For its part, Microsoft's mouse relies on a standard USB receiver that works with only the mouse it was purchased with. The receiver does snap into the body of the mouse for easy travel, but with the Logitech's microreceiver design, the receiver is so small you don't need to take it out of the USB port to begin with.
Logitech also has an advantage in its recharging design. There's no great magic here. Rather than a recharging station, as Logitech has used in the past, it's simply added a mini USB input into the front of the mouse. Connect the mouse to a powered USB port via the included cable and you can recharge with no usability downtime. While this design does require you to keep track of the cable (or find a full USB-to-mini-USB cable somewhere), we much prefer it to the clunky recharging station that Logitech has used in the past (and that Microsoft still uses, in trimmed-down form) that prevents you from working while your mouse re-energizes.

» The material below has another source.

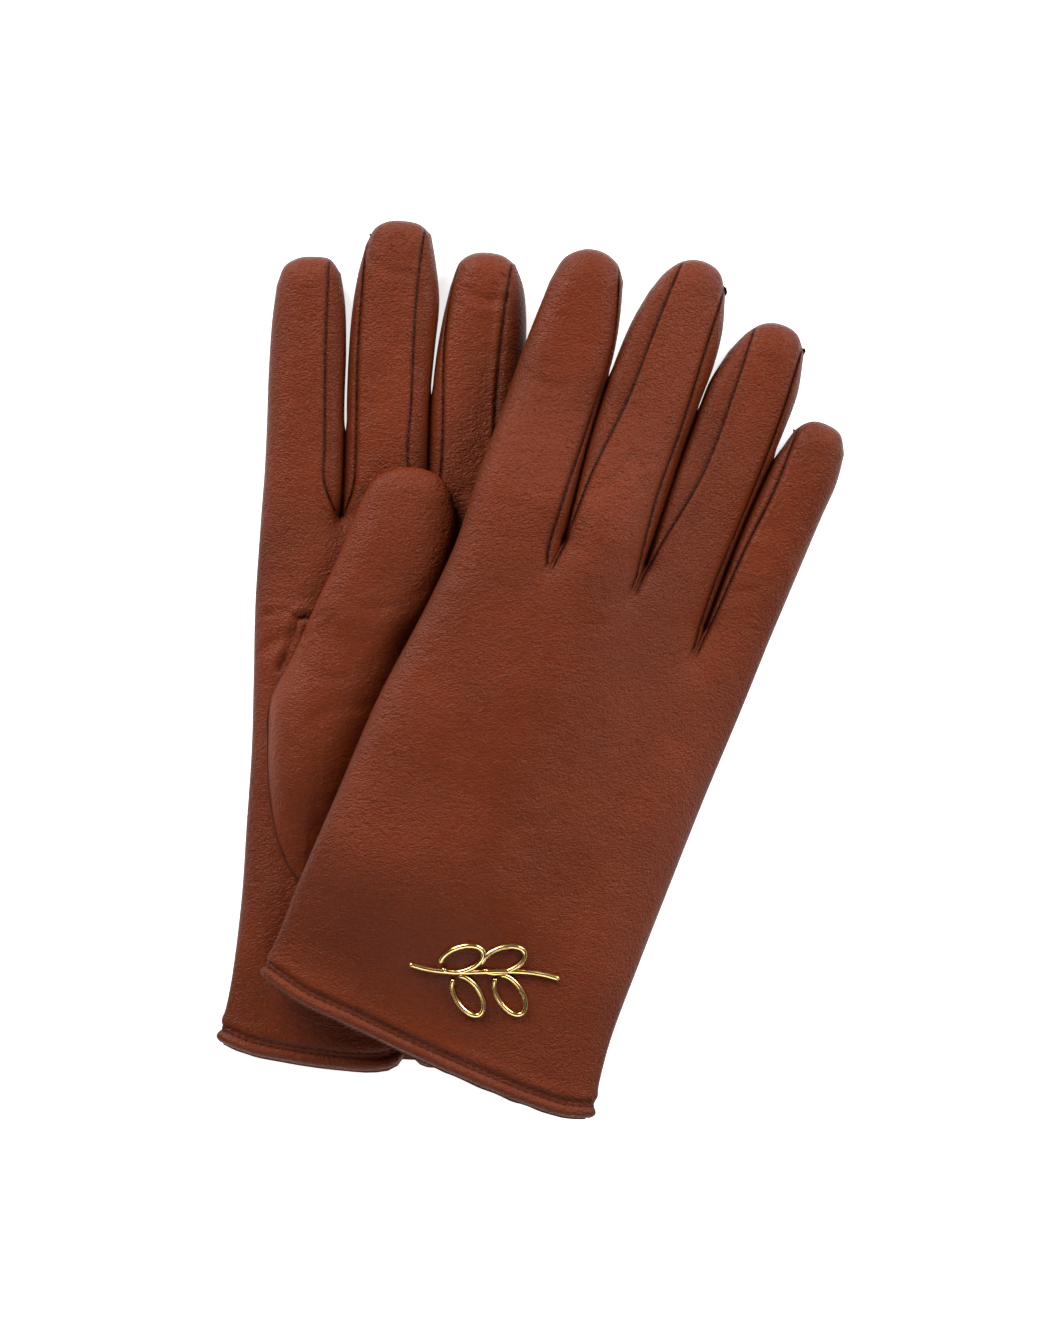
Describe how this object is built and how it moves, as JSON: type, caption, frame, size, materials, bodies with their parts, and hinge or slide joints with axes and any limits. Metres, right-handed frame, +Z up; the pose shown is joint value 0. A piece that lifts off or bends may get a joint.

Otherwise, Logitech has only implemented a few tweaks to its successful MX mouse formula in the Performance Mouse MX. You still get Logitech's innovative scroll wheel, which lets you switch between ratcheted and free-spinning scrolling (the latter is excellent for navigating long documents or Web pages). A new button on the thumb side also lets you toggle the scroll wheel to act as a zoom control. You can reassign any of the buttons via Logitech's intuitive SetPoint software, including mapping one of them to switch between two custom DPI settings.
Logitech has also tweaked the sculpt of the Performance Mouse MX. It takes the basic design of the Revolution MX from 2006, but has a deeper channel for your thumb and a narrower heel. The result gives your thumb a snug grip on the mouse, which, at least to our hand, made a small but noticeable improvement to fine motion control.